| DATA BLOCK |
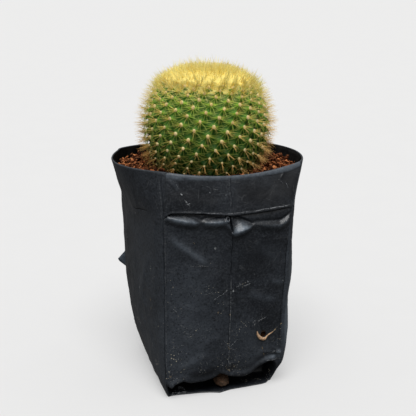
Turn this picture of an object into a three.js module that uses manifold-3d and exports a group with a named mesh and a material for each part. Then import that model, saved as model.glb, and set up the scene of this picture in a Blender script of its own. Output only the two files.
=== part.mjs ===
// A globe cactus potted in a black nursery grow bag.
// Units are millimetres and +Z is up. The ground is z = 0 and the origin lies on it, under
// the middle of the whole outline. The side of the bag with the tuck below its rim faces -Y.

import * as THREE from 'three';
import { mergeVertices } from 'three/addons/utils/BufferGeometryUtils.js';
import Module from 'manifold-3d';

const wasm = await Module();
wasm.setup();

// Fits
const FIT_GAP = 0.35; // left between pieces that touch
const FILM = 0.8; // wall of the bag as a solid

// Middle of the whole outline, seen from above, in the axes that the knots below use
const OUTLINE_MIDDLE = [0.89, 3.52];

// Bag: its four corner creases from the ground up, each knot being [z, x, y]
const FRONT_LEFT = [[0, -37.5, -39.3], [5, -39, -42], [14, -40.5, -44.5], [60, -40.5, -44.5],
  [120, -41, -44.5], [149, -38, -41]];
const FRONT_RIGHT = [[0, 34.5, -38], [18, 39, -44], [45, 37.5, -44.5], [90, 40, -44.5],
  [122, 43, -44], [149, 53.5, -31]];
const BACK_RIGHT = [[0, 27, 27], [8, 36, 37], [25, 42, 43], [90, 45, 44], [122, 46, 44],
  [149, 54.5, 38]];
const BACK_LEFT = [[0, -27, 27], [9, -36, 38], [21, -41, 42.5], [37, -44, 44], [63, -46.5, 45],
  [120, -48.5, 44], [149, -52, 39]];

// How far each side bulges past the straight line between its creases, as knots of height,
// depth and the power that shapes it: 0.5 for a full ellipse, 1 for a parabola
const FRONT_BULGE = [[0, 0, 0.8], [16, 1.5, 0.8], [60, 3.5, 0.8], [115, 2.5, 0.8], [149, 7, 0.8]];
const RIGHT_BULGE = [[0, 1, 0.5], [16, 5.4, 0.5], [30, 8, 0.5], [52, 11.2, 0.5], [85, 10.5, 0.5],
  [120, 9, 0.6], [149, 10, 1]];
const BACK_BULGE = [[0, 4, 0.5], [20, 7, 0.5], [70, 9, 0.5], [120, 9, 0.5], [149, 17, 0.6]];
const LEFT_BULGE = [[0, 3.2, 0.6], [20, 4.2, 0.6], [45, 6, 0.6], [70, 6.6, 0.6], [110, 6.5, 0.7],
  [122, 7.8, 0.8], [136, 13, 0.95], [149, 16.8, 1.1]];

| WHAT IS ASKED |
Restate the listing exactly, starting at its first line and ending at the line where "rim faces -Y." occurs; include both and no other lines.

| EXERCISE OUTPUT |
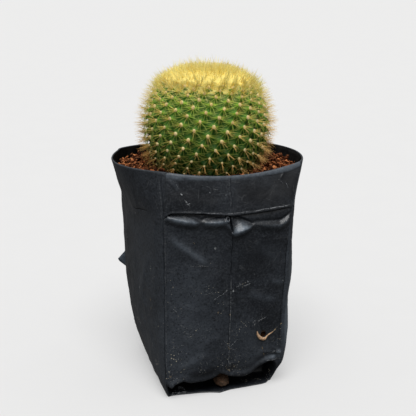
Turn this picture of an object into a three.js module that uses manifold-3d and exports a group with a named mesh and a material for each part. Then import that model, saved as model.glb, and set up the scene of this picture in a Blender script of its own. Output only the two files.
=== part.mjs ===
// A globe cactus potted in a black nursery grow bag.
// Units are millimetres and +Z is up. The ground is z = 0 and the origin lies on it, under
// the middle of the whole outline. The side of the bag with the tuck below its rim faces -Y.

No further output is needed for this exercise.